After three days of the U.S. Equestrian Federation Annual Meeting in Louisville, Ky., the word in the meeting rooms and hallways today, Jan. 15, is “compromise.”
The primary controversy here in Louisville, Ky., is the proposed rule to limit therapeutic non-steroidal anti-inflammatory drug use from the current allowable two NSAIDs to one; the USEF Equine Drugs and Medications Committee proposed the rule change, which drew heated debate at the U.S. Hunter Jumper Association Annual Meeting in December but hardly a blip at the earlier U.S. Dressage Federation and U.S. Eventing Association meetings.
At the USHJA meeting, a second rule-change proposal from the USHJA Open Hunter Task Force was supported by the USHJA Board of Directors.

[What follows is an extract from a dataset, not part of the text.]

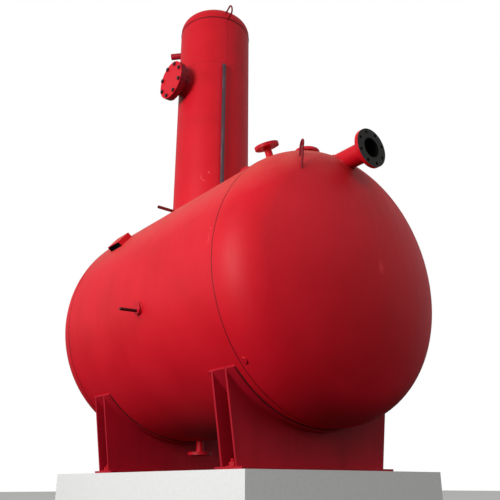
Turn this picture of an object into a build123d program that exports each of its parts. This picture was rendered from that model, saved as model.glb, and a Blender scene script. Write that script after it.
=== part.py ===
"""Deaerator: a horizontal feedwater tank on two saddles with a vertical deaerating column on top.

Millimetres. X runs along the tank, Z is up, the floor is Z = 0 and the origin is the centre
of the four anchor holes. The handhole and the thermowell are on the -Y side.
"""

import os
from math import atan2, cos, degrees, radians, sin, sqrt

from build123d import *

os.makedirs("parts", exist_ok=True)

# Tank, with two-arc dished ends: crown and knuckle radius over the outside diameter
tank_radius = 750
tank_wall = 10
shell_length = 1600
floor_gap = 200
crown_ratio = 0.9
knuckle_ratio = 0.172
head_flange = 5

# Column
column_inset = 495
column_radius = 265
column_wall = 8
column_height = 1540
column_head_flange = 25

# Saddles
saddle_inset = 170
pad_thickness = 10
pad_wrap = 98
pad_back = 90
pad_width = 210
web_thickness = 12
web_spacing = 112
web_taper = 68.6
base_thickness = 16
base_margin = 15
anchor_inset = 40
anchor_hole_radius = 13

# Pipes and drilled flanges, by nominal bore
pipe_100_radius = 57.15
pipe_100_wall = 4
flange_100_radius = 110
flange_100_thickness = 22
bolt_circle_100 = 90
hole_100_radius = 9
pipe_40_radius = 24.15
pipe_40_wall = 3.2
flange_40_radius = 75
flange_40_thickness = 18
bolt_circle_40 = 55
hole_40_radius = 9
pipe_32_radius = 21.2
pipe_32_wall = 3.2
flange_32_radius = 70
flange_32_thickness = 18
bolt_circle_32 = 50
hole_32_radius = 9
pipe_150_radius = 84.15
pipe_150_wall = 4.5
flange_150_radius = 142.5
flange_150_thickness = 24
bolt_circle_150 = 120
hole_150_radius = 11
cover_thickness = 22
pipe_setback = 5
root_depth = 80

# Fittings on the tank
end_nozzle_drop = 81
end_nozzle_reach = 384
top_nozzle_inset = 108
top_nozzle_stand = 104
side_nozzle_angle = 22
side_nozzle_stand = 100
middle_nozzle_gap = 195
middle_nozzle_stand = 190
drain_inset = 450
drain_stand = 90
thermowell_inset = 689
boss_angle = 98.6
boss_radius = 36
boss_height = 16
thermowell_drop = 17
thermowell_angle = 93
thermowell_radius = 8.5
thermowell_stand = 114
plug_angle = 129.9
plug_tilt = 6
plug_radius = 16
plug_height = 5

# Fittings on the column
handhole_rise = 1004
handhole_offset = 12
handhole_stand = 110
vent_drop = 124
vent_angle = 222
vent_stand = 85
sampling_rise = 1112
sampling_angle = -20.5
sampling_radius = 13.45
sampling_wall = 2.3
sampling_gap = 12
sampling_bend = 32
foot_stub_drop = 26
foot_stub_stand = 158
foot_stub_radius = 10.5
foot_stub_wall = 2.5

# Lifting lugs of bent round bar
lug_bar_radius = 6
lug_half_width = 30
lug_inset = 97
lug_angle = 32.6
lug_height = 114.4
lug_turn = 151.5
lug_lean = 4.5
column_lug_angle = -15.4
column_lug_rise = 31
column_lug_stand = 92
column_lug_turn = 13.7

# Name-plate bracket of bent plate
bracket_inset = 320
bracket_angle = 51
bracket_length = 150
bracket_width = 102
bracket_stand = 34
bracket_plate = 4

axis_height = floor_gap + tank_radius
tank_top = axis_height + tank_radius
seam_x = shell_length / 2
tank_axis = Axis((0, 0, axis_height), (1, 0, 0))
column_x = column_inset - seam_x
column_seam = tank_top + column_height
end_nozzle_z = tank_top - end_nozzle_drop
end_nozzle_face = seam_x + end_nozzle_reach
top_nozzle_x = seam_x - top_nozzle_inset
top_nozzle_face = tank_top + top_nozzle_stand
middle_nozzle_x = column_x + column_radius + middle_nozzle_gap
middle_nozzle_face = tank_top + middle_nozzle_stand
drain_x = drain_inset - seam_x
drain_face = floor_gap - drain_stand
handhole_x = column_x - handhole_offset
handhole_z = tank_top + handhole_rise
handhole_face = column_radius + handhole_stand
sampling_out = column_radius + sampling_gap + sampling_radius
sampling_top = tank_top + sampling_rise
sampling_dir = Vector(cos(radians(sampling_angle)), sin(radians(sampling_angle)), 0)


def dish_arcs(radius, crown, knuckle):
    """Reach of the crown's centre behind the rim, the knuckle's turn and the height of the dish."""
    reach = sqrt((crown - knuckle) ** 2 - (radius - knuckle) ** 2)
    turn = degrees(atan2(radius - knuckle, reach))
    return reach, turn, crown - reach


def dished_solid(axis_origin, axis_dir, out_dir, radius, rim, foot, draw_in):
    """Round solid with a two-arc dished end, drawn in all over by a wall: straight from foot to
    rim along its axis, then knuckle and crown."""
    outside = 2 * radius
    radius = radius - draw_in
    crown = crown_ratio * outside - draw_in
    knuckle = knuckle_ratio * outside - draw_in
    reach, turn, height = dish_arcs(radius, crown, knuckle)
    section = Plane(origin=axis_origin, x_dir=axis_dir, z_dir=axis_dir.cross(out_dir))
    with BuildPart(mode=Mode.PRIVATE) as solid:
        with BuildSketch(section):
            with BuildLine():
                Polyline((rim + height, 0), (foot, 0), (foot, radius), (rim, radius))
                CenterArc((rim, radius - knuckle), knuckle, 90, turn - 90)
                CenterArc((rim - reach, 0), crown, turn, -turn)
            make_face()
        revolve(axis=Axis(axis_origin, axis_dir))
    return solid.part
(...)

The USHJA rule proposal allows for two NSAIDs to be in a horse’s system providing that one of the substances has been reported on a Federation Drugs and Medications report.
Here at the USEF Meeting it appears a compromise is in the works, which as of today, has been approved by the Drugs And Medications Committee, Veterinary Committee and the Executive Committee, among others, and has strong support from the breeds and disciplines. The rule change proposal will ultimately face a vote during the USEF Board of Directors meeting on Sunday.
- Beginning Dec. 1, 2011, only one NSAID will be permitted.
- From April 1, 2010 to Nov. 30, 2011, two NSAIDs will be permitted. If a horse receives two NSAIDs, a USEF NSAID disclosure form must be filled out and filed for data collection.
- Failure to fill out the form will result in a warning through 2010 (estimated time frame).
- Failure to fill out the form will result in an administrative penalty in 2011 (estimated time frame).
“In 2010 it’s all about educating the membership, releasing information and the results of studies in layman’s terms,” said USHJA President Bill Moroney. “We want to be proactive on education. Collecting the data will alert the membership and keep the NSAID changes on the front page.”
USEF President David O’Connor thanked Dr. Kent Allen and his committees for the 12 years of work they’d put forth on therapeutic NSAID use.
“It will ultimately have an effect on the whole industry,” said O’Connor. “It’s an opportunity for the different breeds and disciplines to reassess what they’re doing. We’re used to the system we have, and it’s time to change and move on. It’s a very good move for the industry. We may have some abstain [during the BOD vote], but my bet is that it’s a unanimous vote.”
Cultural changes may be afoot as well, and the revelations drew some nods of support from committee members as well as meeting attendees. Now that fewer NSAIDs are allowed, perhaps horsemen would choose to take their horses in fewer classes per day and fewer competitions per year, resulting in pressure to change qualifying criteria, improve footing standards, etc.
O’Connor quoted a person from an earlier meeting during a playful moment, “I know there’s supposed to be a level playing field, but does the playing field have to be as hard as it is?”
Members of the High Performance Working Group, including Chairman Armand Leone Jr., were thrilled with the possibility of the new NSAID rule change going through. He noted that the United States is now moving one step closer to the Fédération Equestre Internationale’s current no-tolerance policy.
“I’m very supportive of this rule change,” he said. “To the extent that the national rules will be closer to the international rules. We do a disservice to our athletes competing internationally in their training and selection and competitiveness internationally when the rules are so different.”
He also said with the USEF working toward the goal of having the FEI allow limited therapeutic NSAID use, this change in the national system comes at a good time. “Being more consistent gives us more credibility,” he said.